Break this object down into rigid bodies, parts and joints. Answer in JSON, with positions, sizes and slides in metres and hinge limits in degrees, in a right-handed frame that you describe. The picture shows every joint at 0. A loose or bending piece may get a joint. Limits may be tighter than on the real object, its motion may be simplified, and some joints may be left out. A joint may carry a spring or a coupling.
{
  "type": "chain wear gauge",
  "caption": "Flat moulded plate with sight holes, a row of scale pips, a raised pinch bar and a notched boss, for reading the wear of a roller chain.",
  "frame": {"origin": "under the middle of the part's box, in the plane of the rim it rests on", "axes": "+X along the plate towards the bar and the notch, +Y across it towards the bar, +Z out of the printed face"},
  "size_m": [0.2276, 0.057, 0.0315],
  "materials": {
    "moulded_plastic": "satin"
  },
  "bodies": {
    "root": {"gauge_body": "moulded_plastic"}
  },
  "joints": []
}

######

▸ Aim of the task
Recopy all the lines exactly as they appear.

▸ Exercise output
Break this object down into rigid bodies, parts and joints. Answer in JSON, with positions, sizes and slides in metres and hinge limits in degrees, in a right-handed frame that you describe. The picture shows every joint at 0. A loose or bending piece may get a joint. Limits may be tighter than on the real object, its motion may be simplified, and some joints may be left out. A joint may carry a spring or a coupling.
{
  "type": "chain wear gauge",
  "caption": "Flat moulded plate with sight holes, a row of scale pips, a raised pinch bar and a notched boss, for reading the wear of a roller chain.",
  "frame": {"origin": "under the middle of the part's box, in the plane of the rim it rests on", "axes": "+X along the plate towards the bar and the notch, +Y across it towards the bar, +Z out of the printed face"},
  "size_m": [0.2276, 0.057, 0.0315],
  "materials": {
    "moulded_plastic": "satin"
  },
  "bodies": {
    "root": {"gauge_body": "moulded_plastic"}
  },
  "joints": []
}